### What to work on
Output all lines exactly.
[START Dataset content]
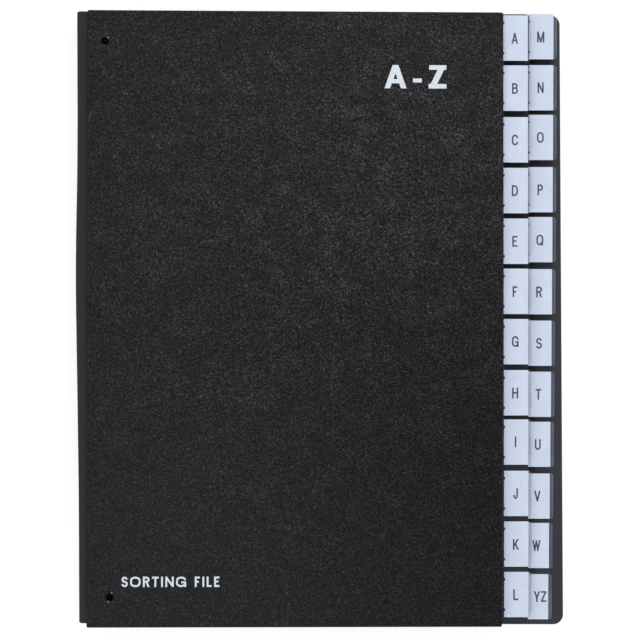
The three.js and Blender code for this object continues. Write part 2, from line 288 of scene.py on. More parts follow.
def black_enamel(name, gloss):
    """Black lacquer on the eyelets, with the faintest unevenness."""
    n = Nodes(name)
    dust = n.noise(n.scaled(1, 1, 1), 900.0, 3.0, 0.6)
    colour = n.mix(n.ramp(dust, 0.35, 0.75), (0.0012, 0.0012, 0.0014), (0.0022, 0.0022, 0.0025))
    return n.principled(Base_Color=colour, Roughness=n.ramp(dust, 0.3, 0.7, 0.10, 0.17),
                        Specular_IOR_Level=gloss)


def floor_paint():
    """White acrylic of a light table."""
    n = Nodes("floor_paint")
    grain = n.noise(n.scaled(1, 1, 1), 40.0, 3.0)
    return n.principled(Base_Color=n.mix(grain, (0.40, 0.40, 0.40), (0.42, 0.42, 0.42)), Roughness=0.9,
                        Specular_IOR_Level=0.1, Emission_Color=(1.0, 1.0, 1.0), Emission_Strength=0.73)


LEATHERETTE = leatherette()
SPINE = spine_paper()
BACK_FILM = back_film()
CARD = black_card()
LINING = lining_paper()
BOARD = grey_board()
PAPER = label_paper()
FILM = film("clear_film", 0.020, 0.45, (0.30, 0.34, 0.44), (0.975, 0.982, 0.992))
FILM_MARGIN = film("film_margin", 0.026, 0.45, (0.62, 0.76, 1.0), (0.988, 0.992, 0.998))
FILM_FOLD = film("film_fold", 0.033, 0.50, (0.75, 0.88, 1.0), (0.988, 0.992, 0.998))
PRINT = ink("white_print", (0.56, 0.61, 0.68), (0.70, 0.755, 0.83), 0.5)
LETTER_INK = ink("letter_ink", (0.028, 0.040, 0.090), (0.050, 0.066, 0.125), 0.6)
SPOT = ink("weld_spot", (0.010, 0.010, 0.014), (0.02, 0.02, 0.026), 0.35)
ENAMEL = black_enamel("black_enamel", 0.38)
# The disc in each eyelet's barrel: duller black enamel, as painted shade for the hole.
BORE_SHADE = black_enamel("hole_shade_enamel", 0.15)


# ---------------------------------------------------------------- mesh helpers
def make(name, verts, faces, material, smooth=None):
    """A mesh object in the row frame. smooth says which faces are shaded smooth."""
    mesh = bpy.data.meshes.new(name)
    mesh.from_pydata([tuple(v) for v in verts], [], faces)
    mesh.validate()
    mesh.materials.append(material)
    for i, poly in enumerate(mesh.polygons):
        poly.use_smooth = True if smooth is None else smooth(i)
    obj = bpy.data.objects.new(name, mesh)
    bpy.context.scene.collection.objects.link(obj)
    return obj


def orient(obj):
    """Turns every face of a mesh outwards."""
    bm = bmesh.new()
    bm.from_mesh(obj.data)
    bmesh.ops.recalc_face_normals(bm, faces=bm.faces)
    bm.to_mesh(obj.data)
    bm.free()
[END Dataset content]
### Full response
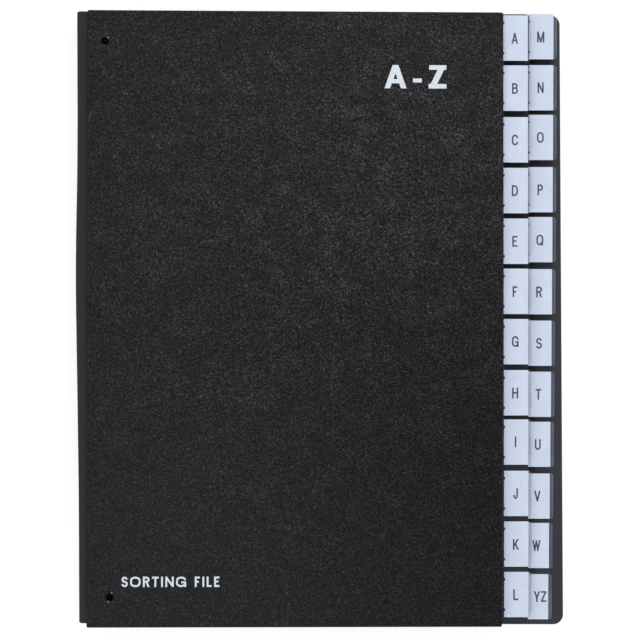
The three.js and Blender code for this object continues. Write part 2, from line 288 of scene.py on. More parts follow.
def black_enamel(name, gloss):
    """Black lacquer on the eyelets, with the faintest unevenness."""
    n = Nodes(name)
    dust = n.noise(n.scaled(1, 1, 1), 900.0, 3.0, 0.6)
    colour = n.mix(n.ramp(dust, 0.35, 0.75), (0.0012, 0.0012, 0.0014), (0.0022, 0.0022, 0.0025))
    return n.principled(Base_Color=colour, Roughness=n.ramp(dust, 0.3, 0.7, 0.10, 0.17),
                        Specular_IOR_Level=gloss)


def floor_paint():
    """White acrylic of a light table."""
    n = Nodes("floor_paint")
    grain = n.noise(n.scaled(1, 1, 1), 40.0, 3.0)
    return n.principled(Base_Color=n.mix(grain, (0.40, 0.40, 0.40), (0.42, 0.42, 0.42)), Roughness=0.9,
                        Specular_IOR_Level=0.1, Emission_Color=(1.0, 1.0, 1.0), Emission_Strength=0.73)


LEATHERETTE = leatherette()
SPINE = spine_paper()
BACK_FILM = back_film()
CARD = black_card()
LINING = lining_paper()
BOARD = grey_board()
PAPER = label_paper()
FILM = film("clear_film", 0.020, 0.45, (0.30, 0.34, 0.44), (0.975, 0.982, 0.992))
FILM_MARGIN = film("film_margin", 0.026, 0.45, (0.62, 0.76, 1.0), (0.988, 0.992, 0.998))
FILM_FOLD = film("film_fold", 0.033, 0.50, (0.75, 0.88, 1.0), (0.988, 0.992, 0.998))
PRINT = ink("white_print", (0.56, 0.61, 0.68), (0.70, 0.755, 0.83), 0.5)
LETTER_INK = ink("letter_ink", (0.028, 0.040, 0.090), (0.050, 0.066, 0.125), 0.6)
SPOT = ink("weld_spot", (0.010, 0.010, 0.014), (0.02, 0.02, 0.026), 0.35)
ENAMEL = black_enamel("black_enamel", 0.38)
# The disc in each eyelet's barrel: duller black enamel, as painted shade for the hole.
BORE_SHADE = black_enamel("hole_shade_enamel", 0.15)


# ---------------------------------------------------------------- mesh helpers
def make(name, verts, faces, material, smooth=None):
    """A mesh object in the row frame. smooth says which faces are shaded smooth."""
    mesh = bpy.data.meshes.new(name)
    mesh.from_pydata([tuple(v) for v in verts], [], faces)
    mesh.validate()
    mesh.materials.append(material)
    for i, poly in enumerate(mesh.polygons):
        poly.use_smooth = True if smooth is None else smooth(i)
    obj = bpy.data.objects.new(name, mesh)
    bpy.context.scene.collection.objects.link(obj)
    return obj


def orient(obj):
    """Turns every face of a mesh outwards."""
    bm = bmesh.new()
    bm.from_mesh(obj.data)
    bmesh.ops.recalc_face_normals(bm, faces=bm.faces)
    bm.to_mesh(obj.data)
    bm.free()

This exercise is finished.